INSTRUCTIONS FOR THE TASK
Please print all of the material below, word for word.

RAW DATA
-=-=-=-=-

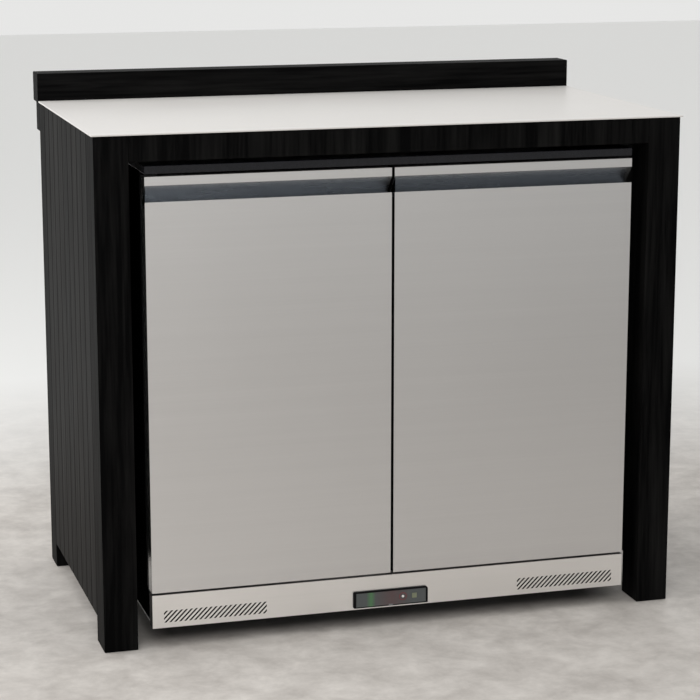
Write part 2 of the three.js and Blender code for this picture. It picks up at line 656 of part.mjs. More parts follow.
function buildMachinery() {
  const floor = BASE_BOTTOM + BASE_THICKNESS + FIT;
  const compressorX = 190;
  const compressorY = 410;
  const radius = 72;
  add('compressor', turned([
    [0, floor + 12], [radius - 24, floor + 12], [radius, floor + 40], [radius, floor + 130],
    [radius - 22, floor + 165], [0, floor + 176]], compressorX, compressorY, 32), blackCoat);
  add('compressor_mount', box(
    [compressorX - 55, compressorX + 55], [compressorY - 30, compressorY + 30],
    [floor, floor + 12 - FIT]), blackRubber);
  const coilX = [-330, -110];
  const coilZ = [floor, floor + 215];
  add('condenser_coil', finnedBlock(coilX, [330, 380], coilZ, 12), fins);
  const fanX = (coilX[0] + coilX[1]) / 2;
  const fanZ = (coilZ[0] + coilZ[1]) / 2;
  const ring = new THREE.CylinderGeometry(CONDENSER_FAN_RADIUS + 5, CONDENSER_FAN_RADIUS + 5, 100, 40);
  ring.translate(fanX, 400, fanZ);
  add('fan_shroud', cut(box(coilX, [380 + FIT, 418], coilZ), ring), galvanised);
  const blades = fan(CONDENSER_FAN_RADIUS, 26, 26, 5);
  blades.translate(fanX, 400, fanZ);
  add('condenser_fan', blades, blackPlastic);

  const louvres = [];
  for (let i = 0; i < 9; i += 1) {
    const z = 82 + i * 21;
    louvres.push(box([-260, -20], [FRIDGE_BACK - 20, FRIDGE_BACK + 20], [z, z + 9]));
    louvres.push(box([20, 260], [FRIDGE_BACK - 20, FRIDGE_BACK + 20], [z, z + 9]));
  }
  add('rear_grille', cut(
    box([-320, 320], [FRIDGE_BACK + FIT, FRIDGE_BACK + FIT + 3], [50, 290]), ...louvres), blackCoat);
}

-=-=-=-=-

WRITTEN ANSWER
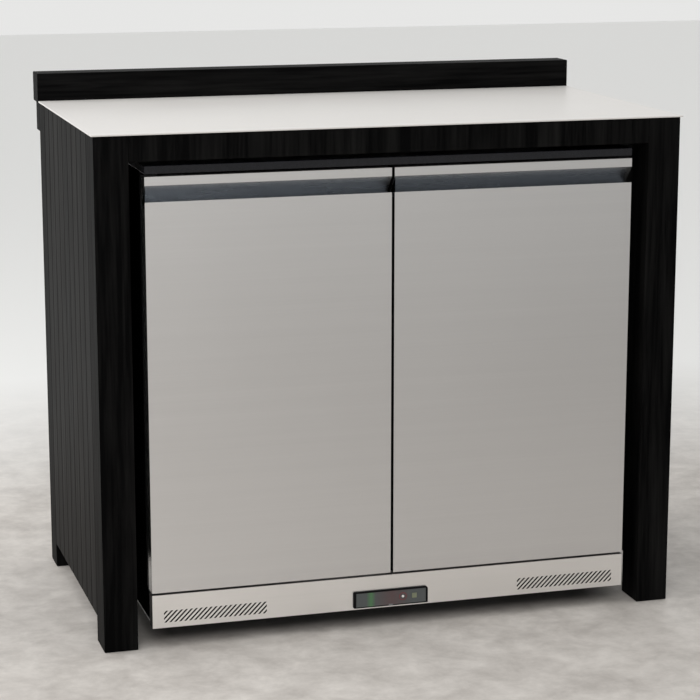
Write part 2 of the three.js and Blender code for this picture. It picks up at line 656 of part.mjs. More parts follow.
function buildMachinery() {
  const floor = BASE_BOTTOM + BASE_THICKNESS + FIT;
  const compressorX = 190;
  const compressorY = 410;
  const radius = 72;
  add('compressor', turned([
    [0, floor + 12], [radius - 24, floor + 12], [radius, floor + 40], [radius, floor + 130],
    [radius - 22, floor + 165], [0, floor + 176]], compressorX, compressorY, 32), blackCoat);
  add('compressor_mount', box(
    [compressorX - 55, compressorX + 55], [compressorY - 30, compressorY + 30],
    [floor, floor + 12 - FIT]), blackRubber);
  const coilX = [-330, -110];
  const coilZ = [floor, floor + 215];
  add('condenser_coil', finnedBlock(coilX, [330, 380], coilZ, 12), fins);
  const fanX = (coilX[0] + coilX[1]) / 2;
  const fanZ = (coilZ[0] + coilZ[1]) / 2;
  const ring = new THREE.CylinderGeometry(CONDENSER_FAN_RADIUS + 5, CONDENSER_FAN_RADIUS + 5, 100, 40);
  ring.translate(fanX, 400, fanZ);
  add('fan_shroud', cut(box(coilX, [380 + FIT, 418], coilZ), ring), galvanised);
  const blades = fan(CONDENSER_FAN_RADIUS, 26, 26, 5);
  blades.translate(fanX, 400, fanZ);
  add('condenser_fan', blades, blackPlastic);

  const louvres = [];
  for (let i = 0; i < 9; i += 1) {
    const z = 82 + i * 21;
    louvres.push(box([-260, -20], [FRIDGE_BACK - 20, FRIDGE_BACK + 20], [z, z + 9]));
    louvres.push(box([20, 260], [FRIDGE_BACK - 20, FRIDGE_BACK + 20], [z, z + 9]));
  }
  add('rear_grille', cut(
    box([-320, 320], [FRIDGE_BACK + FIT, FRIDGE_BACK + FIT + 3], [50, 290]), ...louvres), blackCoat);
}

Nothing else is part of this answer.